# What you should do:
Copy out each line of the material below that holds the string "scene".

● ● ●

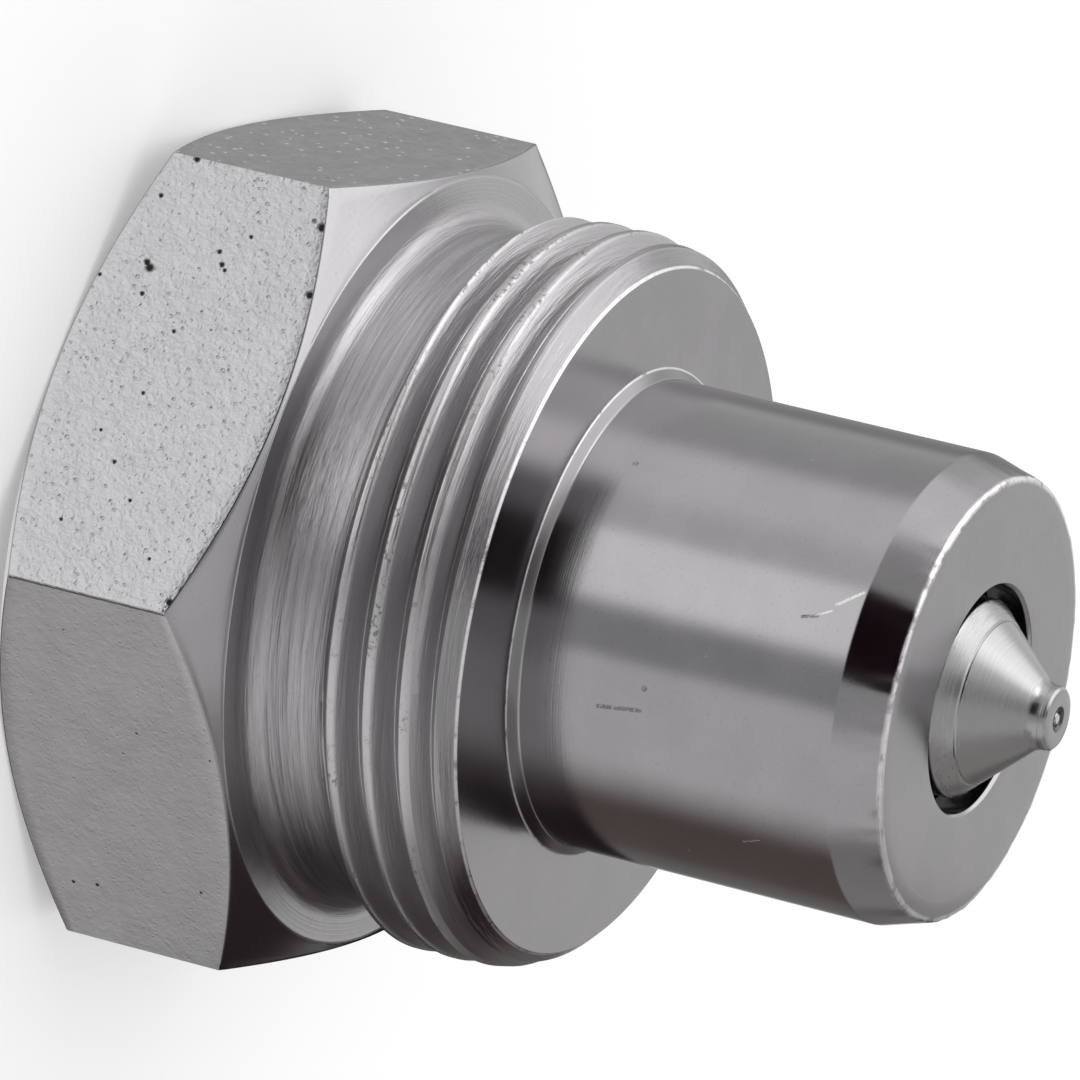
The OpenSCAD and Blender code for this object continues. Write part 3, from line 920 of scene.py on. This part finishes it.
def soft_ring(name, dark, light, rough):
    finish = Finish(name)
    place = millimetres(finish)
    cloud = finish.noise(place, 4.0, 3, 0.6)
    colour = finish.mix(cloud, dark, light)
    return finish.done(Base_Color=colour, Roughness=rough + 0.1 * cloud,
                       Normal=finish.bump(cloud, 0.004 * MM))


def dress(node, material):
    """Give a CAD node's object a finish."""
    piece = frame["nodes"][node]
    if not piece.material_slots:
        piece.data.materials.append(None)
    for slot in piece.material_slots:
        slot.material = material
    print(node, "wears", material.name)


dress("valve_guide", bright_material)
dress("retaining_ring", dark_steel())
dress("poppet_seal", soft_ring("black_rubber", (0.02, 0.02, 0.02), (0.04, 0.04, 0.04), 0.45))
dress("seal_backup_ring", soft_ring("white_plastic", (0.78, 0.77, 0.73), (0.85, 0.84, 0.8), 0.4))

# %% [markdown]
# ## Floor
# The part stands on its rear face on a pale floor, which takes its soft shadow. The metal doesn't
# show the floor: in the photograph it shows the papers of a light tent on all sides, so they are
# part of the studio below.

# %% Floor
floor_size, floor_drop = 1.5, 0.01
floor = bmesh.new()
bmesh.ops.create_grid(floor, x_segments=1, y_segments=1, size=floor_size)
bmesh.ops.translate(floor, verts=floor.verts, vec=(0, 0, -floor_drop * MM))


def light_path(book, kind):
    """1 for rays of a kind and 0 for all others."""
    return Value(book, book.add("ShaderNodeLightPath").socket.node.outputs[kind])


def pale_floor():
    """White paper. The camera sees it a little brighter, so that it fades into the background.

    From below the camera sees through it, so that the port can be looked at.
    """
    finish = Finish("pale_floor", Roughness=0.9, Base_Color=(0.86, 0.86, 0.86),
                    Emission_Strength=0.18)
    camera_ray = light_path(finish, "Is Camera Ray")
    finish.done(Emission_Color=finish.mix(camera_ray, (0, 0, 0), (1, 1, 1)))
    geometry = finish.add("ShaderNodeNewGeometry").socket.node
    from_below = Value(finish, geometry.outputs["Backfacing"]) * camera_ray
    clear = finish.add("ShaderNodeBsdfTransparent")
    paper = Value(finish, finish.shader.outputs[0])
    mixed = finish.add("ShaderNodeMixShader", None, {0: from_below, 1: paper, 2: clear})
    finish.feed(finish.tree.nodes["Material Output"].inputs["Surface"], mixed)
    return finish.material


floor_piece = finish_piece(floor, "studio_floor", [pale_floor()])
floor_piece.visible_glossy = False

# %% [markdown]
# ## Two cards
# At the lower side of the photograph, the right side of the standing part, the neck and the thread
# are nearly black, though the nose isn't: something low and dark stood there. The poppet's cone
# shows something pale instead. Two bent cards do the same. Only glossy rays see them.


# %% Two cards
def bent_card(name, radius, left, right, low, high, base):
    """A card bent round the part, from one angle to another, that only glossy rays see."""
    card = bmesh.new()
    row = [card.verts.new(Vector(at_angle(radius, turn, low)) * MM)
           for turn in range(left, right + 1, 5)]
    strip = [card.edges.new(pair) for pair in zip(row, row[1:])]
    raised = bmesh.ops.extrude_edge_only(card, edges=strip)["geom"]
    bmesh.ops.translate(card, vec=(0, 0, (high - low) * MM),
                        verts=[item for item in raised if isinstance(item, bmesh.types.BMVert)])
    matt = Finish(name, Roughness=1.0, Base_Color=base, Specular_IOR_Level=0.0)
    piece = finish_piece(card, name, [matt.done()])
    for kind in ("camera", "diffuse", "shadow"):
        setattr(piece, "visible_" + kind, False)


bent_card("low_black_card", 26, 80, 165, 0.1, 11.8, (0.025, 0.015, 0.015))
bent_card("high_grey_card", 34, 60, 165, 42, 70, (0.55, 0.53, 0.52))

# %% [markdown]
# ## Camera
# The camera is a long lens, tipped over so that the part's axis lies across the picture, as in the
# photograph.

# %% Camera
camera = bpy.data.objects.new("camera", bpy.data.cameras.new("camera"))
bpy.context.scene.collection.objects.link(camera)
camera.data.lens = 362.1
camera.data.clip_start = 0.01
camera.location = (0.271031, 0.286686, 0.190684)
aim = Vector((0.001467, -0.001373, 0.015161))
turn = (aim - camera.location).to_track_quat("-Z", "Y")
camera.rotation_mode = "QUATERNION"
camera.rotation_quaternion = turn @ Quaternion((0, 0, 1), math.radians(103.70))
bpy.context.scene.camera = camera
print(f"camera {camera.location.length:.3f} m from the part, lens {camera.data.lens:.1f} mm")

# %% [markdown]
# ## The studio
# Polished metal has no colour of its own to speak of: it shows the room. The room is drawn in the
# world shader as a few soft-edged panels, each given by the azimuth and elevation that it covers
# as seen from the part, with the camera at azimuth 0. A large soft box stands on the left, a dark
# flag and the camera stand in front, and a dark cloth hangs on the right. The lower half stands
# for the papers round the part. Only glossy rays see the panels. All other rays meet a plain white
# world, which lights the floor and costs far less to work out, and as it is plain, its light needs
# no sampling of its own.

# %% Panels of the studio
scene = bpy.context.scene
scene.view_settings.view_transform = "Standard"
world = bpy.data.worlds.new("studio")
scene.world = world
world.use_nodes = True
room = NodeBook(world.node_tree)
camera_azimuth = math.atan2(camera.location.y, camera.location.x)
ray = room.add("ShaderNodeTexCoord", None, None, 0)
ray = room.add("ShaderNodeVectorRotate", {"rotation_type": "Z_AXIS"},
               {"Vector": ray, "Angle": -camera_azimuth})
ray_x = room.add("ShaderNodeSeparateXYZ", None, {0: ray}, 0)
ray_y = Value(room, ray_x.socket.node.outputs[1])
ray_z = Value(room, ray_x.socket.node.outputs[2])
azimuth = ray_y.maths("ARCTAN2", ray_y, ray_x) * (180 / math.pi)
elevation = ray_z.maths("ARCSINE", ray_z) * (180 / math.pi)

PANELS = [
    # name, azimuth from and to, its soft edge, elevation from and to, its soft edge, colour
    ("front truss", -30, 75, 30, 36, 72, 12, (0.72, 0.72, 0.72)),
    ("back wall, left", -220, -160, 20, 6, 42, 16, (0.86, 0.86, 0.86)),
    ("back wall, right", 160, 220, 20, 6, 42, 16, (0.86, 0.86, 0.86)),
    ("far left paper", -220, -138, 16, -60, -8, 14, (0.33, 0.33, 0.33)),
    ("low left paper", -140, -84, 24, -60, -8, 14, (0.70, 0.70, 0.70)),
    ("left paper", -92, -58, 16, -60, 5, 14, (1.20, 1.20, 1.20)),
    ("left horizon", -112, -72, 14, -12, 14, 10, (1.42, 1.42, 1.42)),
    ("soft box", -138, -68, 20, 17, 76, 16, (2.40, 2.40, 2.40)),
    ("boom", -44, 12, 10, 60, 84, 6, (0.20, 0.19, 0.20)),
    ("left gap", -64, -34, 12, -6, 34, 12, (0.60, 0.60, 0.60)),
    ("left window", -92, -62, 12, 15, 34, 10, (3.80, 3.80, 3.80)),
    ("bright paper", -38, -5, 8, -60, -14, 6, (1.60, 1.60, 1.60)),
    ("dark paper", -1, 22, 8, -60, -8, 6, (0.52, 0.52, 0.53)),
    ("camera stand", -4, 30, 20, -10, 40, 10, (0.64, 0.64, 0.64)),
    ("right shade", 88, 160, 34, -60, 40, 24, (0.17, 0.14, 0.13)),
    ("right canopy", 112, 168, 18, 12, 62, 14, (0.045, 0.03, 0.035)),
    ("far right shade", 140, 171, 10, -60, -6, 12, (0.20, 0.19, 0.185)),
    ("right horizon", 84, 180, 20, -13, 6, 10, (0.45, 0.44, 0.43)),
    ("far right horizon", 138, 184, 14, -13, 6, 10, (0.20, 0.19, 0.18)),
    ("camera flag", -38, 6, 2, -8, 44, 6, (0.014, 0.004, 0.008)),
]
light = (1.0, 1.0, 1.0)
for name, left, right, side_edge, bottom, top, end_edge, colour in PANELS:
    inside_sides = azimuth.rise(left - side_edge / 2, left + side_edge / 2) * (
        1 - azimuth.rise(right - side_edge / 2, right + side_edge / 2))
    inside_ends = elevation.rise(bottom - end_edge / 2, bottom + end_edge / 2) * (
        1 - elevation.rise(top - end_edge / 2, top + end_edge / 2))
    light = room.mix(inside_sides * inside_ends, light, colour)
panels = room.add("ShaderNodeBackground", None, {"Color": light})
plain = room.add("ShaderNodeBackground", None, {"Color": (1, 1, 1, 1)})
glossy_ray = light_path(room, "Is Glossy Ray")
room.feed(world.node_tree.nodes["World Output"].inputs["Surface"],
          room.add("ShaderNodeMixShader", None, {0: glossy_ray, 1: plain, 2: panels}))
world.cycles.sampling_method = "NONE"
print("studio panels:", len(PANELS))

● ● ●

# Task solution:
The OpenSCAD and Blender code for this object continues. Write part 3, from line 920 of scene.py on. This part finishes it.
bpy.context.scene.collection.objects.link(camera)
bpy.context.scene.camera = camera
scene = bpy.context.scene
scene.view_settings.view_transform = "Standard"
scene.world = world